Spectacle prestigieux sans doute, dont il faut se hâter de jouir, car il prélude à l’immense catastrophe, et c’est avec un cœur d’angoisse qu’on lit les pages fameuses sur lesquelles se ferme le livre. La Grande Armée est massée au bord du Niémen ; au signal de l’Empereur, deux cent mille hommes traversent le fleuve fatidique, par un orage épouvantable, sous les trombes d’une pluie diluvienne, à la lueur livide des éclairs. Chaque corps, en atteignant la terre ennemie, reçoit sa direction et se porte au point assigné, et l’étape reprend, dit Vandal, « forte, pénible, impérieusement réglée, par une moite chaleur qui faisait regretter à nos vétérans l’Espagne torride. Parfois, pour tromper la fatigue, les troupes se mettaient à chanter… Les vieux airs de nos provinces, les chansons bretonnes, provençales, picardes, normandes, mélancoliques ou gaies, enlevantes ou plaintives, apportaient à nos soldats exilés un écho de la patrie, un ressouvenir du foyer, arrivaient avec eux sur ces bords lointains, qui n’avaient jamais vu les hommes d’Occident.

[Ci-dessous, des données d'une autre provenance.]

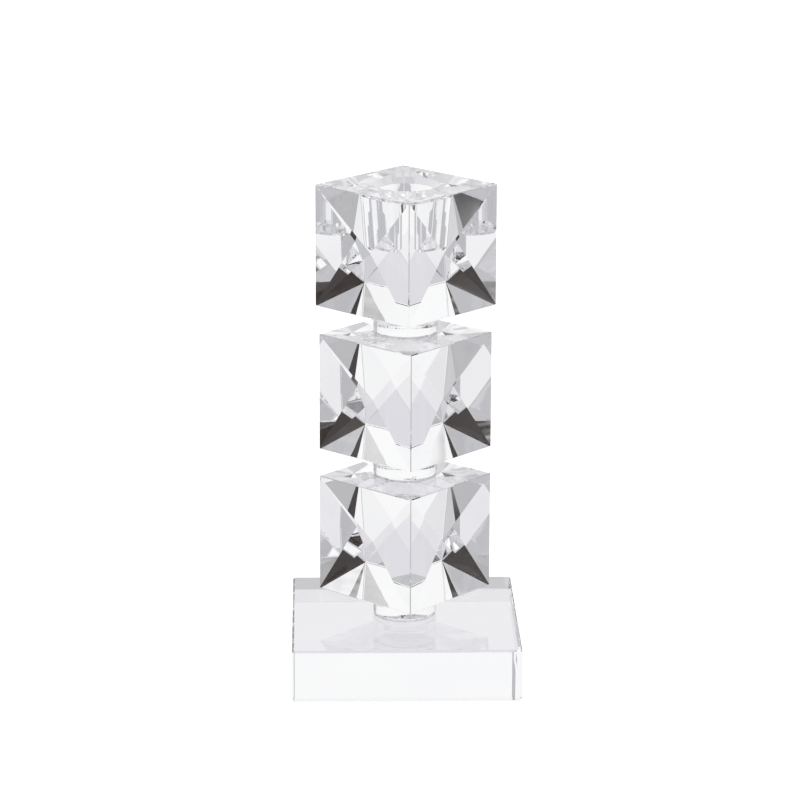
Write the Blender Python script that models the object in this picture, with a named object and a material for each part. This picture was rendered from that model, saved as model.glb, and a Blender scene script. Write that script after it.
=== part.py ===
"""Cut crystal candlestick: a square slab base, three concave-faceted blocks and
the short round necks between them, bonded end to end.  Metres, +Z up, the base
standing on Z = 0 and the column on the Z axis."""
import math

import bmesh
import bpy

# ---------------------------------------------------------------- dimensions
BASE_SIDE = 0.0930            # square slab, side
BASE_THICK = 0.0216           # slab thickness
BASE_ARRIS = 0.0007           # polished chamfer on the slab's edges

BLOCK_SIDE = 0.0500           # lower and middle blocks, side of the square plan
BLOCK_HEIGHT = 0.0486         # lower and middle blocks, height
UPPER_SIDE = 0.0520           # socket block, side of the square plan
UPPER_HEIGHT = 0.0502         # socket block, height
BLOCK_TURN = (2.3, 2.2, 0.4)  # lower, middle, upper: degrees past the diagonal
FACET_RATIO = 0.10            # apex depth of the sunk side faces / side
BLOCK_ARRIS = 0.00035         # polished chamfer on the blocks' outer edges

NECK_RADIUS = 0.0130          # clear spacer rod
NECK_HEIGHT = 0.0093
NECK_ARRIS = 0.0005
BOND_RADIUS = 0.0128          # clear adhesive film at each joint
BOND_THICK = 0.0005
SEAM = 0.0003                 # clearance left between touching pieces
ROUND_STEPS = 64              # facets round the necks and films

SOCKET_RADIUS = 0.0111        # bore for a taper candle
SOCKET_DEPTH = 0.0245
SOCKET_RIM_RADIUS = 0.0136    # bore opened out by the rim chamfer
SOCKET_RIM_DROP = 0.0022
SOCKET_FLOOR_RADIUS = 0.0100  # tool radius left at the bottom of the bore
SOCKET_STEPS = 48


# ------------------------------------------------------------------- helpers
def clear_scene():
    for ob in list(bpy.data.objects):
        bpy.data.objects.remove(ob, do_unlink=True)
    for block in (bpy.data.meshes, bpy.data.materials):
        for item in list(block):
            block.remove(item)


def glass_material(name, tint, roughness, ior):
    mat = bpy.data.materials.new(name)
    mat.use_nodes = True
    shader = mat.node_tree.nodes["Principled BSDF"]
    shader.inputs["Base Color"].default_value = tint
    shader.inputs["Roughness"].default_value = roughness
    shader.inputs["IOR"].default_value = ior
    shader.inputs["Transmission Weight"].default_value = 1.0
    mat.diffuse_color = tint
    return mat


def add_object(name, bm, mat):
    bmesh.ops.recalc_face_normals(bm, faces=bm.faces[:])
    mesh = bpy.data.meshes.new(name)
    bm.to_mesh(mesh)
    bm.free()
    ob = bpy.data.objects.new(name, mesh)
    ob.data.materials.append(mat)
    bpy.context.scene.collection.objects.link(ob)
    return ob


def square_corners(side, z, turn_deg):
    """Corners of a square plan: left, front, right, back for turn = 0."""
    radius = side / math.sqrt(2.0)
    out = []
    for k in range(4):
        ang = math.pi + k * math.pi / 2.0 + math.radians(turn_deg)
        out.append((radius * math.cos(ang), radius * math.sin(ang), z))
    return out


def lathe(bm, profile, steps):
    """Solid of revolution; profile runs from the axis out and back to it."""
    rings = []
    for radius, z in profile:
        if radius == 0.0:
            rings.append([bm.verts.new((0.0, 0.0, z))])
            continue
        ring = []
        for k in range(steps):
            ang = 2.0 * math.pi * (k + 0.5) / steps
            ring.append(bm.verts.new((radius * math.cos(ang), radius * math.sin(ang), z)))
        rings.append(ring)
    for low, high in zip(rings[:-1], rings[1:]):
        for k in range(steps):
            nxt = (k + 1) % steps
            if len(low) == 1:
                bm.faces.new((low[0], high[nxt], high[k]))
            elif len(high) == 1:
                bm.faces.new((low[k], low[nxt], high[0]))
            else:
                bm.faces.new((low[k], low[nxt], high[nxt], high[k]))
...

Eux s’en allaient dociles ; ils allaient vers le Nord, vers l’inconnu, toujours confians, mais observant avec surprise ce sol si différent de nos vivantes campagnes, ce pays vide et muet, accidenté et pourtant monotone, où les reliefs du terrain se répètent et se reproduisent exactement pareils, où les mêmes aspects se succèdent avec une invariable uniformité, cette terre où tout se ressemble et où rien ne finit ; et devant nos colonnes s’avançant par les chemins tour à tour détrempés et poudreux, traversant les mornes forêts de sapins et de hêtres, gravissant les collines sablonneuses, commençant la longue marche dont nul ne savait

  1. Napoléon et Alexandre Ier, tome III.